[WHAT YOU SHOULD DO] Begin at the first line below and copy each line exactly, ending with the line where "return Pos(0, shelf_underside" appears.

**********

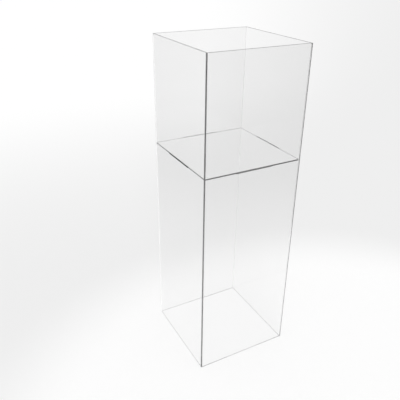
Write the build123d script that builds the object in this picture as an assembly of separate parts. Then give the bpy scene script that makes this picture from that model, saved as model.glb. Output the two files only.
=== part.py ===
from build123d import *
import os

# Open-topped display case in clear acrylic sheet, in millimetres.
# The origin is the centre of the footprint, on the floor. +Z is up, and -Y is the front.
# Front and back walls run the full width, and the side walls stand between them.
# One display shelf spans the inside, carried by four tabs in slots through the walls.

# Overall sizes
case_width = 400.0
case_depth = 400.0
case_height = 1265.0

# Sheet stock
sheet_thickness = 5.0
edge_arris = 0.4

# Display shelf, measured to its underside
shelf_underside = 848.0
shelf_wall_gap = 0.2

# Tabs of the shelf and their slots
tab_length = 150.0
tab_nose_radius = 0.6
slot_clearance = 0.15

# Inside faces, and what the side walls and the shelf span between them
inner_half_width = case_width / 2 - sheet_thickness
inner_half_depth = case_depth / 2 - sheet_thickness
plate_half_width = inner_half_width - shelf_wall_gap
plate_half_depth = inner_half_depth - shelf_wall_gap

# A cut corner is as round as the slot clearance, so a square-edged tab seats in it
cut_corner_radius = slot_clearance
arris = min(edge_arris, sheet_thickness / 4)
nose_radius = min(tab_nose_radius, sheet_thickness / 2)

same_place = 0.01


def slot_profile():
    """Closed slot in a wall's own plane, with the tab resting on its lower edge."""
    slot_length = tab_length + 2 * slot_clearance
    slot_height = sheet_thickness + slot_clearance
    outline = RectangleRounded(slot_length, slot_height, cut_corner_radius)
    return Pos(0, shelf_underside + slot_height / 2) * outline


def slotted_sheet(length):
    """Wall sheet with its slot, standing on the floor and centred in its thickness on Y."""
    outline = Pos(0, case_height / 2) * Rectangle(length, case_height) - slot_profile()
    return extrude(Plane.XZ * outline, amount=sheet_thickness / 2, both=True)


def rim_edges(sheet):
    """All edges of a standing sheet's bottom and top rims."""
    levels = sheet.edges().group_by(Axis.Z)
    return levels[0] + levels[-1]


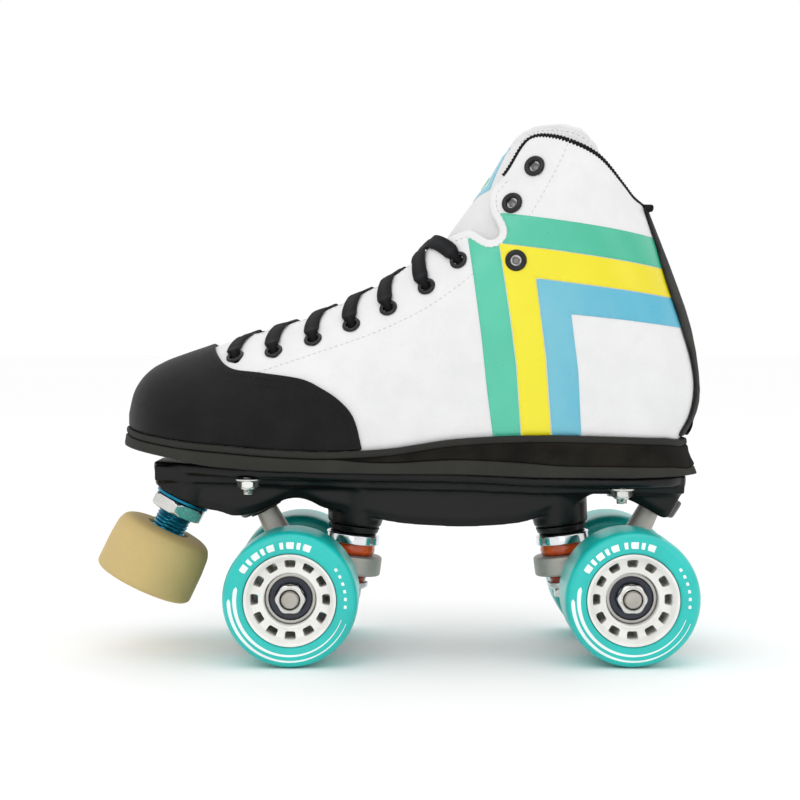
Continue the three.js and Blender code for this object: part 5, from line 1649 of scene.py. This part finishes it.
class SKATE_OT_bolts(SkateOperator, Operator):
    """Fit the four mounting bolts with their washers and locking nuts"""
    bl_idname = "skate.bolts"
    bl_label = "Mounting bolts"

    def build(self, sizes):
        for end, (x, spread) in BOLT_SETS.items():
            for side, sign in SIDES.items():
                y = sign * spread
                name = f"{end}_{side}_mount"
                low, high = corners(name + "_bolt")
                nut_high = corners(name + "_nut")[1]
                shank = threaded((x, y, low[2]), (x, y, nut_high[2]), 2.5, 0.8, 0.3, 24)
                plain = rod((x, y, nut_high[2] - 0.5), (x, y, high[2] - 1.2), 2.45, sides=24)
                dome = turned(softened([(0, 0), (4.9, 0), (4.4, 0.7), (2.6, 1.45), (0, 1.5)], 0.3), 40)
                head = moved(dome, Matrix.Translation((x, y, high[2] - 1.5)))
                fit(name + "_screw", joined(shank, plain, head), "zinc", 40, BOOT, "zinc", name + "_bolt")
                washer = turned(softened([(2.9, -1.1), (6.0, -1.1), (6.0, -0.1), (2.9, 0)], 0.3), 48)
                nut = hexagon_nut(8.4, 5.6, -4.2, -1.1, 0.6)
                ring = turned(softened([(2.7, -5.0), (3.4, -5.0), (3.6, -4.1), (2.7, -4.1)], 0.25), 40)
                stack = moved(joined(washer, nut, ring), Matrix.Translation((x, y, nut_high[2])))
                fit(name + "_lock_nut", stack, "zinc", 35, BOOT, "zinc", name + "_nut")


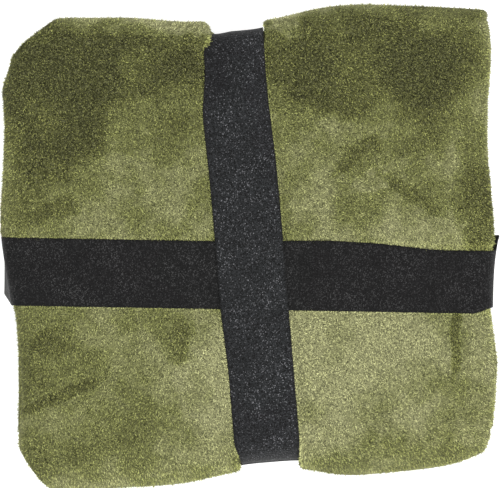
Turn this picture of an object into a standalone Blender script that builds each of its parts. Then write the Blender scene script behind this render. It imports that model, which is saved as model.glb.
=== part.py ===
"""A folded camp blanket held by two crossed ribbon bands. Metres, +Z up, origin under the middle of the bundle.

The blanket is one sheet of brushed fleece. It is folded in half and in half again across its width. The four-ply
strip that this makes is folded in half and in thirds along its length. The inner band runs round the bundle
along X, and the outer band runs over it along Y. Each band is one ribbon whose ends overlap and are sewn.
"""

from math import cos, pi, radians, sin

import bpy

# The flat sheet, and how thick its plies lie under the bands.
SHEET_WIDTH = 1.47
SHEET_LENGTH = 2.04
PLY = 0.0030
PLY_PITCH = 0.0038
STRIP = 4 * PLY_PITCH
STACK = 6 * STRIP
HALF_SLACK = (PLY_PITCH - PLY) / 2
TOP = STACK - 2 * HALF_SLACK

# The folded bundle: its half sizes, and the rounding of its corners and shoulders as shares of them.
HALF_X = 0.1856
HALF_Y = 0.1760
CORNER_PULL = {(-1, 1): 0.095, (1, 1): 0.020, (-1, -1): 0.036, (1, -1): 0.060}
CORNER_POWER = 6
SHOULDER = 0.033
NARROWING = 0.005
WIDENING = 0.0036
EDGE_WAVE = 0.0008

# The hollow underneath that the bands lie in, and how far the outer band pulls in the folded edges.
RECESS = 0.0026
RECESS_REACH = 0.128
RECESS_END = 0.134
PINCH_FAR = 0.0170
PINCH_NEAR = 0.0145
PINCH_START = 0.120
PINCH_HALF_WIDTH = 0.036
PINCH_END = 0.066

# Where the folded grid has its lines.
LINES_X = (-0.140, -PINCH_END, -PINCH_HALF_WIDTH, PINCH_HALF_WIDTH, PINCH_END, 0.140)
LINES_Y = (-RECESS_END, -RECESS_REACH, RECESS_REACH, RECESS_END)
STEPS_ACROSS = 4
STEPS_ALONG = 6

# The ribbon bands. A band's half length and levels are those of the middle of its ribbon.
RIBBON_WIDTH = 0.0508
RIBBON = 0.0008
GAP = 0.0003
OVERLAP = 0.022
OVERLAP_RISE = 0.006
BAND_STEP = RIBBON + GAP
CORNER_STEPS = 6
OUTER_X = -0.002
OUTER_Y = -0.0018
OUTER_TILT = radians(1.5)
OUTER_HALF = 0.1627
OUTER_LEVELS = (GAP + RIBBON / 2, TOP + GAP + 1.5 * RIBBON + GAP)
OUTER_RADII = (0.010, 0.026, 0.014, 0.024)
INNER_X = -0.0008
INNER_Y = -0.023
INNER_TILT = radians(-4.2)
INNER_HALF = 0.1880
INNER_LEVELS = (OUTER_LEVELS[0] + BAND_STEP, OUTER_LEVELS[1] - BAND_STEP)
INNER_RADII = (0.012, 0.012, 0.012, 0.012)

# The seam thread and the label.
THREAD = 0.0005
ZIGZAG = 0.0030
STITCH = 0.0020
SEAM_MARGIN = 0.002
LABEL = 0.0003
LABEL_X = 0.110
LABEL_WIDTH = 0.028
LABEL_TUCK = 0.010
LABEL_STAND_OFF = 0.0016
LABEL_DROP = 0.011

OLIVE = (0.135, 0.142, 0.055, 1)
BLACK = (0.022, 0.022, 0.024, 1)
THREAD_BLACK = (0.030, 0.030, 0.032, 1)
WHITE = (0.62, 0.62, 0.60, 1)


def clear_scene():
    for obj in list(bpy.data.objects):
        bpy.data.objects.remove(obj, do_unlink=True)


def new_collection(name):
    collection = bpy.data.collections.new(name)
    bpy.context.scene.collection.children.link(collection)
    return collection


def material(name, colour, roughness):
    made = bpy.data.materials.new(name)
    made.use_nodes = True
    shader = made.node_tree.nodes["Principled BSDF"]
    shader.inputs["Base Color"].default_value = colour
    shader.inputs["Roughness"].default_value = roughness
    shader.inputs["Metallic"].default_value = 0
    return made


def ease(value, start, end):
    """0 up to start, 1 from end on, and a smooth rise between."""
    share = min(max((value - start) / (end - start), 0), 1)
    return share * share * (3 - 2 * share)


def fold_path(levels, turns, lines, steps):
    """Points and left-hand normals along level runs that half-circle bends join.

    Run i lies at levels[i] and goes from turns[i] to turns[i + 1], where it bends into the next run."""
    path = []
    for i, level in enumerate(levels):
        start, end = turns[i], turns[i + 1]
        heading = 1 if end > start else -1
        low, high = sorted((start, end))
        between = [line for line in lines if low < line < high]
        for place in [start] + sorted(between, reverse=heading < 0) + [end]:
            path.append((place, level, 0, heading))
        if i + 1 == len(levels):
            break
        radius = (levels[i + 1] - level) / 2
        side = 1 if radius > 0 else -1
        for step in range(1, steps):
            angle = pi * step / steps
            out = heading * abs(radius) * sin(angle)
            path.append((end + out, level + radius * (1 - cos(angle)), -side * sin(angle), heading * cos(angle)))
    return path


def with_free_ends(total, levels, turns):
    """The turns with a free end before and after them, so that the whole path is total long."""
    runs = sum(abs(b - a) for a, b in zip(turns, turns[1:]))
    bends = sum(pi * abs(b - a) / 2 for a, b in zip(levels, levels[1:]))
    heading = 1 if turns[0] > 0 else -1
    end = turns[0] - heading * (total - runs - bends) / 2
    return [end] + turns + [end]


def width_path():
    """The two folds across the width: the folded edges at -X, the hems inside one bend at +X."""
    levels = [1.5 * PLY_PITCH, -1.5 * PLY_PITCH, -0.5 * PLY_PITCH, 0.5 * PLY_PITCH]
    closed, opened = 2 * PLY_PITCH - HALF_X, HALF_X - PLY_PITCH
    turns = with_free_ends(SHEET_WIDTH, levels, [closed, opened, closed])
    return fold_path(levels, turns, LINES_X, STEPS_ACROSS)


def length_path():
    """The strip folded in half and in thirds: a nose on top at +Y, the loose ends at the bottom at -Y."""
    levels = [share * STRIP for share in (0.5, 3.5, 4.5, 5.5, 2.5, 1.5)]
    big, nose = HALF_Y - 2 * STRIP, HALF_Y - STRIP
    turns = with_free_ends(SHEET_LENGTH, levels, [big, -big, nose, -big, big])
    return fold_path(levels, turns, LINES_Y, STEPS_ALONG)


def shaped(x, y, z, share):
    """A point of the plain folded block, moved to where the bands, the corners and the soft plies put it.

    share is how far along the sheet the point is, from 0 to 1."""
    under_band = 1 - ease(abs(x - OUTER_X), PINCH_HALF_WIDTH, PINCH_END)
    side_x = 1 if x > 0 else -1
    side_y = 1 if y > 0 else -1
    corner = 1 - CORNER_PULL[side_x, side_y] * (abs(x) / HALF_X * min(abs(y) / HALF_Y, 1)) ** CORNER_POWER
    shoulder = 1 - SHOULDER * (2 * z / STACK - 1) ** 4
    right = 0
    if x > 0:
        right = WIDENING * ease(y, RECESS_END, HALF_Y) - NARROWING * (1 - ease(y, -0.075, -0.005))
    wave = EDGE_WAVE * sin(4.6 * pi * share)
    moved_x = (x * shoulder + (right + wave) * x / HALF_X) * corner
    pinch = PINCH_FAR if y > 0 else PINCH_NEAR
    pull = pinch * under_band * max(0, (abs(y) - PINCH_START) / (HALF_Y - PINCH_START))
    moved_y = (y - pull * side_y) * corner
    floor = RECESS * max(1 - ease(abs(y), RECESS_REACH, RECESS_END), under_band)
    return moved_x, moved_y, floor + (TOP - floor) * (z - HALF_SLACK) / TOP


def surface(name, rows, collection, look, thickness):
    """An open sheet through rows of points, made solid on both sides of them."""
    columns = len(rows[0])
    points = [point for row in rows for point in row]
    faces = []
    for i in range(len(rows) - 1):
        for j in range(columns - 1):
            first = i * columns + j
            faces.append((first, first + 1, first + columns + 1, first + columns))
    mesh = bpy.data.meshes.new(name)
    mesh.from_pydata(points, [], faces)
    mesh.shade_smooth()
    mesh.materials.append(look)
    obj = bpy.data.objects.new(name, mesh)
    collection.objects.link(obj)
    solid = obj.modifiers.new("Solidify", "SOLIDIFY")
    solid.thickness = thickness
    solid.offset = 0
    return obj


def add_blanket(collection, look):
    across, along = width_path(), length_path()
    rows = []
    for i, (y, z, normal_y, normal_z) in enumerate(along):
        share = i / (len(along) - 1)
        rows.append([shaped(x, y + h * normal_y, z + h * normal_z, share) for x, h, _, _ in across])
    return surface("folded_blanket", rows, collection, look, PLY)


def loop_path(half, levels, radii, seam_side):
    """Points and outward normals of a ribbon's loop, from its seam round to its seam again and on over it.

    The loop is a rectangle with rounded corners in (distance, height). It starts half way up the wall on
    seam_side (1 or -1) and goes down. radii are the corners' at (-, low), (-, high), (+, high), (+, low)."""
    low, high = levels
    middle = (low + high) / 2
    corners = [(-1, low, 1), (-1, high, -1), (1, high, -1), (1, low, 1)]
    order = (3, 0, 1, 2) if seam_side > 0 else (0, 3, 2, 1)
    start = middle - OVERLAP / 2
    path = [((seam_side * half, start), (seam_side, 0))]
    turn = seam_side
    angle = 0 if seam_side > 0 else pi
    for index in order:
        side, level, up = corners[index]
        radius = radii[index]
        centre = (side * (half - radius), level + up * radius)
        for step in range(CORNER_STEPS + 1):
            now = angle - turn * (pi / 2) * step / CORNER_STEPS
            normal = (cos(now), sin(now))
            path.append(((centre[0] + radius * normal[0], centre[1] + radius * normal[1]), normal))
        angle -= turn * pi / 2
    for height, out in ((start + OVERLAP + 2 * OVERLAP_RISE, 0), (start + OVERLAP + OVERLAP_RISE, BAND_STEP)):
        path.append(((seam_side * (half + out), height), (seam_side, 0)))
    path.append(((seam_side * (half + BAND_STEP), start), (seam_side, 0)))
    return path


def add_band(name, collection, look, half, levels, radii, seam_side, place, heading):
    """A ribbon loop. It runs along the object's own X, and its width is along the object's Y."""
    path = loop_path(half, levels, radii, seam_side)
    edges = (-RIBBON_WIDTH / 2, 0, RIBBON_WIDTH / 2)
    rows = [[(distance, edge, height) for edge in edges] for (distance, height), _ in path]
    if seam_side < 0:
        rows = [row[::-1] for row in rows]
    band = surface(name, rows, collection, look, RIBBON)
    band.location = place
    band.rotation_euler = (0, 0, heading)
    return band


def add_seam_thread(name, collection, look, band, half, levels, seam_side):
    """One thread that zigzags across the ribbon's width, just off the face of its overlapped end."""
    middle = sum(levels) / 2
    out = seam_side * (half + BAND_STEP + RIBBON / 2 + GAP + THREAD / 2)
    reach = RIBBON_WIDTH / 2 - SEAM_MARGIN
    count = int(2 * reach / STITCH)
    curve = bpy.data.curves.new(name, "CURVE")
    curve.dimensions = "3D"
    curve.bevel_depth = THREAD / 2
    curve.bevel_resolution = 1
    curve.use_fill_caps = True
    spline = curve.splines.new("POLY")
    spline.points.add(count)
    for i, point in enumerate(spline.points):
        across = reach * (2 * i / count - 1)
        point.co = (out, across, middle + ZIGZAG / 2 * (-1) ** i, 1)
    curve.materials.append(look)
    thread = bpy.data.objects.new(name, curve)
    collection.objects.link(thread)
    thread.parent = band
    return thread


def add_label(collection, look):
    """A blank label: its tail is tucked between the sheet's loose ends, and it hangs down in front of them."""
    loose = length_path()[0][0]
    front = loose - LABEL_STAND_OFF
    level = STRIP - HALF_SLACK
    profile = [(loose + LABEL_TUCK, level), (loose, level)]
    for step in range(1, CORNER_STEPS + 1):
        angle = (pi / 2) * step / CORNER_STEPS
        y = front + LABEL_STAND_OFF * (1 - sin(angle))
        profile.append((y, level - LABEL_STAND_OFF * (1 - cos(angle))))
    profile.append((front, level - LABEL_DROP))
    sides = (LABEL_X - LABEL_WIDTH / 2, LABEL_X, LABEL_X + LABEL_WIDTH / 2)
    rows = [[(x, y, z) for x in sides] for y, z in profile]
    return surface("care_label", rows, collection, look, LABEL)


def main():
    clear_scene()
    parts = new_collection("Camp blanket")
    fleece = material("Olive fleece", OLIVE, 0.95)
    ribbon = material("Black ribbon", BLACK, 0.85)
    thread = material("Black thread", THREAD_BLACK, 0.7)
    satin = material("Label satin", WHITE, 0.5)
    add_blanket(parts, fleece)
    outer = add_band("vertical_band", parts, ribbon, OUTER_HALF, OUTER_LEVELS, OUTER_RADII, -1,
                     (OUTER_X, OUTER_Y, 0), pi / 2 + OUTER_TILT)
    inner = add_band("horizontal_band", parts, ribbon, INNER_HALF, INNER_LEVELS, INNER_RADII, 1,
                     (INNER_X, INNER_Y, 0), INNER_TILT)
    add_seam_thread("vertical_band_stitching", parts, thread, outer, OUTER_HALF, OUTER_LEVELS, -1)
    add_seam_thread("horizontal_band_stitching", parts, thread, inner, INNER_HALF, INNER_LEVELS, 1)
    add_label(parts, satin)
    bpy.context.view_layer.update()


main()
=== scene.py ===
"""The looks of a folded plush camp blanket in two ribbon bands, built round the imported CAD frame.

Everything is in metres in the CAD's frame: +Z up, +X along the inner band, +Y towards the folded nose.
"""

from math import cos, exp, hypot, pi, radians, sin
from random import Random

import bpy
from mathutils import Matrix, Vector, noise
from mathutils.bvhtree import BVHTree


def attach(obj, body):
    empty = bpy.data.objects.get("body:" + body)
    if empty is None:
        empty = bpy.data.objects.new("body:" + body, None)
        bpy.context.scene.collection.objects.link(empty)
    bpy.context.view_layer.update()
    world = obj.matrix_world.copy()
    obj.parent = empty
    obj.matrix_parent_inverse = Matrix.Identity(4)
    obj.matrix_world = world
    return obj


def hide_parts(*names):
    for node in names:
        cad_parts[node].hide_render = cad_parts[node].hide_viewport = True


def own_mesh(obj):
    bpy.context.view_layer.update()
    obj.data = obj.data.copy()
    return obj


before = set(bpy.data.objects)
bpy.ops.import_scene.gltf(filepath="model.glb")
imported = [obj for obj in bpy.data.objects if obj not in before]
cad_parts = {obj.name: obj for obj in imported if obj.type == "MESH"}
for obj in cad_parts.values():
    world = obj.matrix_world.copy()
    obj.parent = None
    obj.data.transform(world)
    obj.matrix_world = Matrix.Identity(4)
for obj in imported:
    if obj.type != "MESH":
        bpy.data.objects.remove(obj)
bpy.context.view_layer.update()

# The sheet and its folds, as in the CAD. The half sizes are 1 mm larger, for the pile.
SHEET_WIDTH = 1.47
SHEET_LENGTH = 2.04
PLY = 0.0036
PLY_PITCH = 0.0038
STRIP = 4 * PLY_PITCH
STACK = 6 * STRIP
HALF_SLACK = (PLY_PITCH - PLY) / 2
TOP = 0.0904
HALF_X = 0.1865
HALF_Y = 0.1769
COARSE_LINES = (-0.16, -0.13, -0.10, -0.07, -0.05, -0.038, -0.028, -0.015, 0.0,
                0.015, 0.028, 0.038, 0.05, 0.07, 0.10, 0.13, 0.16)
FINE_STEP = 0.003
BESIDE_OUTER = ((-0.037, -0.014), (0.014, 0.033))
BESIDE_INNER = ((-0.064, 0.018),)
BEND_STEPS = 8
OUTER_BEND_STEPS = 14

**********

[SOLVED PROBLEM]
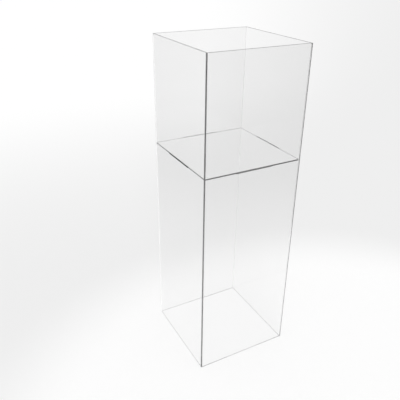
Write the build123d script that builds the object in this picture as an assembly of separate parts. Then give the bpy scene script that makes this picture from that model, saved as model.glb. Output the two files only.
=== part.py ===
from build123d import *
import os

# Open-topped display case in clear acrylic sheet, in millimetres.
# The origin is the centre of the footprint, on the floor. +Z is up, and -Y is the front.
# Front and back walls run the full width, and the side walls stand between them.
# One display shelf spans the inside, carried by four tabs in slots through the walls.

# Overall sizes
case_width = 400.0
case_depth = 400.0
case_height = 1265.0

# Sheet stock
sheet_thickness = 5.0
edge_arris = 0.4

# Display shelf, measured to its underside
shelf_underside = 848.0
shelf_wall_gap = 0.2

# Tabs of the shelf and their slots
tab_length = 150.0
tab_nose_radius = 0.6
slot_clearance = 0.15

# Inside faces, and what the side walls and the shelf span between them
inner_half_width = case_width / 2 - sheet_thickness
inner_half_depth = case_depth / 2 - sheet_thickness
plate_half_width = inner_half_width - shelf_wall_gap
plate_half_depth = inner_half_depth - shelf_wall_gap

# A cut corner is as round as the slot clearance, so a square-edged tab seats in it
cut_corner_radius = slot_clearance
arris = min(edge_arris, sheet_thickness / 4)
nose_radius = min(tab_nose_radius, sheet_thickness / 2)

same_place = 0.01


def slot_profile():
    """Closed slot in a wall's own plane, with the tab resting on its lower edge."""
    slot_length = tab_length + 2 * slot_clearance
    slot_height = sheet_thickness + slot_clearance
    outline = RectangleRounded(slot_length, slot_height, cut_corner_radius)
    return Pos(0, shelf_underside + slot_height / 2) * outline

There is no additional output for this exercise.